The wastes produced by this process, if we call it that, are heavy elements and collapsed stellar cores. From a thermodynamic perspective the generation of heavy elements is a sort of cosmic chemical potential term in the thermodynamic first law (conservation) equation. The integration of this conservation law with the loss of free energy generates entropy, which frankly includes the formation of heavier element, or the accumulation of “metals.” Of course a byproduct of this process is where lots of energy gets cycled through complex systems, which includes our planet, life and our selves.
LC
LC
I recall a story stating that collisions may indeed create spiral galaxies and not just ellipticals. I think it had something to do with barred spirals. The story was probably here in UT, so a search may answer your question. I don’t recall if the study was confirmed, or it was just a computer model created by someone.
Our Milky way is a spiral, and several galactic collisions have taken place in the past, and IIRC two or three are happening now. This would support the idea that ellipticals are not the only outcome of a galactic collision.
Sorry I could not be more specific, or cite specific papers. 🙂
Very nice comments here. I will add a few comments addressing some issues above. It is thought that collisions of dwarf galaxies generate spirals and that the collision of spirals generates elipticals. Infalling gas from the interstellar medium would have been a phenomenon much more commonly seen in an younger universe, but still may go on today to some extent. Such infalling gas would concentrate around the core of the galaxy and could provide material that generates star formation there.
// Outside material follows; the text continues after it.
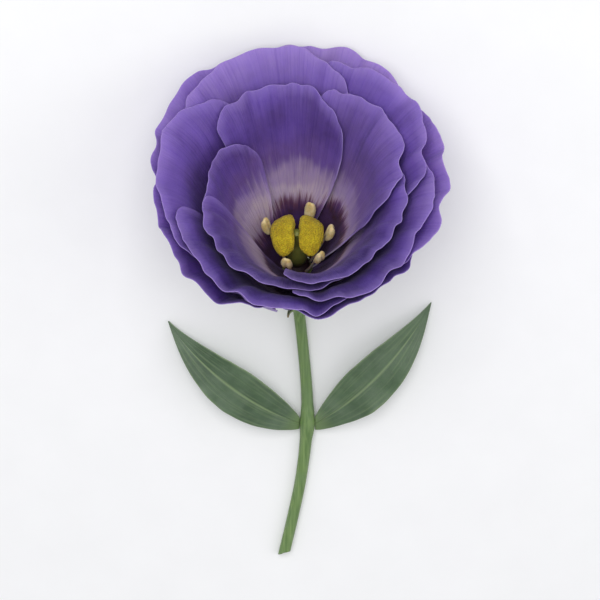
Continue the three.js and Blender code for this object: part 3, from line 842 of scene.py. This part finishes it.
# A blade is narrow at its base, broadest below its middle, and drawn out to a point
swell = np.sin(np.pi * share ** 0.76) ** 1.15
half_width = LEAF_BASE_HALF_WIDTH * (1 - share) * (1 - swell)
half_width = half_width + LEAF_HALF_WIDTH * swell + LEAF_LEAST_HALF_WIDTH
trough = LEAF_TROUGH * half_width * np.abs(across) ** 1.8
groove = -MIDRIB_GROOVE * np.exp(-(across / 0.07) ** 2) * (1 - share) ** 0.5
for index, (name, corners) in enumerate(LEAF_MIDRIBS.items()):
    # The midrib as a smooth run of points, with the blade set out to both sides of it
    corners = np.array([above_table(*corner) / MM for corner in corners])
    gaps = np.concatenate([[0], np.cumsum(np.linalg.norm(np.diff(corners, axis=0), axis=1))])
    curves = [np.polyfit(gaps / gaps[-1], corners[:, axis], 3) for axis in range(3)]
    midrib = np.stack([np.polyval(curve, stations) for curve in curves], 1)
    tangents = np.gradient(midrib, axis=0)
    tangents /= np.linalg.norm(tangents, axis=1)[:, None]
    flat_across = np.cross((0, 0, 1), tangents)
    flat_across /= np.linalg.norm(flat_across, axis=1)[:, None]
    flat_above = np.cross(tangents, flat_across)
    # The blade twists a little along its length
    twist = LEAF_TWISTS[name] * np.sin(np.pi * stations)[:, None]
    sideways = flat_across * np.cos(twist) + flat_above * np.sin(twist)
    above = np.cross(tangents, sideways)
    # The two halves of the blade wave each in its own way
    seed = 400 + 20 * index
    sway = LEAF_SWAY * ripple(stations * 1.5, seed, 3)[:, None] * np.sign(across)
    sway = sway + LEAF_FINE_SWAY * ripple(share * 2.3 + 0.4 * np.sign(across), seed + 1, 4)
    lift = trough + groove + sway * across ** 2 * swell
    flat = -across * half_width
    points = midrib[:, None] + sideways[:, None] * flat[..., None] + above[:, None] * lift[..., None]
    # The base runs on until it meets the round of the stem's joint
    joint = BLOOM_BASE.x + JOINT_PLACE
    joint_edge = joint + math.copysign(JOINT_REACH, midrib[0, 0] - joint)
    missing = (joint_edge - points[0, :, 0]) / tangents[0, 0]
    points += tangents[:, None] * (missing[None, :] * (1 - ease(share, 0.0, 0.16)))[..., None]
    leaf = blade(f"{name}_blade", LEAF_COLUMNS, LEAF_STEPS, points.reshape(-1, 3),
                 places.reshape(-1, 3), "leaf_place")
    thicken(leaf, LEAF_THICKNESS, (leaf_top, leaf_under, leaf_under))
    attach(leaf, "root")
    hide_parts(name)

# ---------------------------------------------------------------------------------------------
# The studio: a plain pale floor, soft light from above and in front, and the camera, which looks
# down on the flower and sees its bloom from 30 degrees off its axis.
# ---------------------------------------------------------------------------------------------

FLOOR_SIZE = 8
SKY_COLOUR = (0.97, 0.98, 1.0, 1)
SKY_STRENGTH = 0.52
LAMP_SIZE = 0.6

deselect()
bpy.ops.mesh.primitive_plane_add(size=FLOOR_SIZE, location=(0, 0, 0))
floor = bpy.context.active_object
floor.name = "studio_floor"
studio_paper, tree, shader, place = new_material("studio_paper")
paper = mixed(tree, grain(tree, place, 90.0, 3.0), srgb(240, 240, 241), srgb(245, 245, 246))
set_shader(tree, shader, Base_Color=paper, Roughness=0.8)
floor.data.materials.append(studio_paper)

scene = bpy.context.scene
scene.view_settings.view_transform = "Standard"
studio = bpy.data.worlds.new("studio")
studio.use_nodes = True
background = studio.node_tree.nodes["Background"]
background.inputs["Color"].default_value = SKY_COLOUR
background.inputs["Strength"].default_value = SKY_STRENGTH
scene.world = studio


def soft_light(name, place, aim, power):
    lamp = bpy.data.lights.new(name, "AREA")
    lamp.size = LAMP_SIZE
    lamp.energy = power
    made = bpy.data.objects.new(name, lamp)
    made.location = place
    made.rotation_euler = (Vector(aim) - Vector(place)).to_track_quat("-Z", "Y").to_euler()
    scene.collection.objects.link(made)


soft_light("key_light", (-0.08, 0.5, 0.8), (0, 0.02, 0.02), 5.8)
soft_light("fill_light", (0.6, 0.15, 0.6), (0, 0, 0.02), 1.0)

CAMERA_HEIGHT = math.radians(65)
CAMERA_BACK = Vector((0, math.cos(CAMERA_HEIGHT), math.sin(CAMERA_HEIGHT)))
CAMERA_UP = Vector((0, math.sin(CAMERA_HEIGHT), -math.cos(CAMERA_HEIGHT)))
CAMERA_TARGET = Vector((0, 0.006, 0.0102))
CAMERA_DISTANCE = 0.62
FOCAL_LENGTH = 175
SENSOR_WIDTH = 36
lens = bpy.data.cameras.new("camera")
lens.lens = FOCAL_LENGTH
lens.sensor_width = SENSOR_WIDTH
camera = bpy.data.objects.new("camera", lens)
axes = Matrix((Vector((1, 0, 0)), CAMERA_UP, CAMERA_BACK)).transposed()
camera.matrix_world = Matrix.Translation(CAMERA_TARGET + CAMERA_BACK * CAMERA_DISTANCE) @ axes.to_4x4()
scene.collection.objects.link(camera)
scene.camera = camera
It could also provide an alternative explanation for the frequency of quasar outbursts in the early universe as it accretes upon the supermassive black hole, especially when there is no evidence of a recent galaxy merger. Such streams would be very difficult, if not impossible, to spot in the early universe given the current resolving power of our biggest telescopes. Naturally it would occur on a larger scale in galaxy clusters which is why this process has been seen on that scale.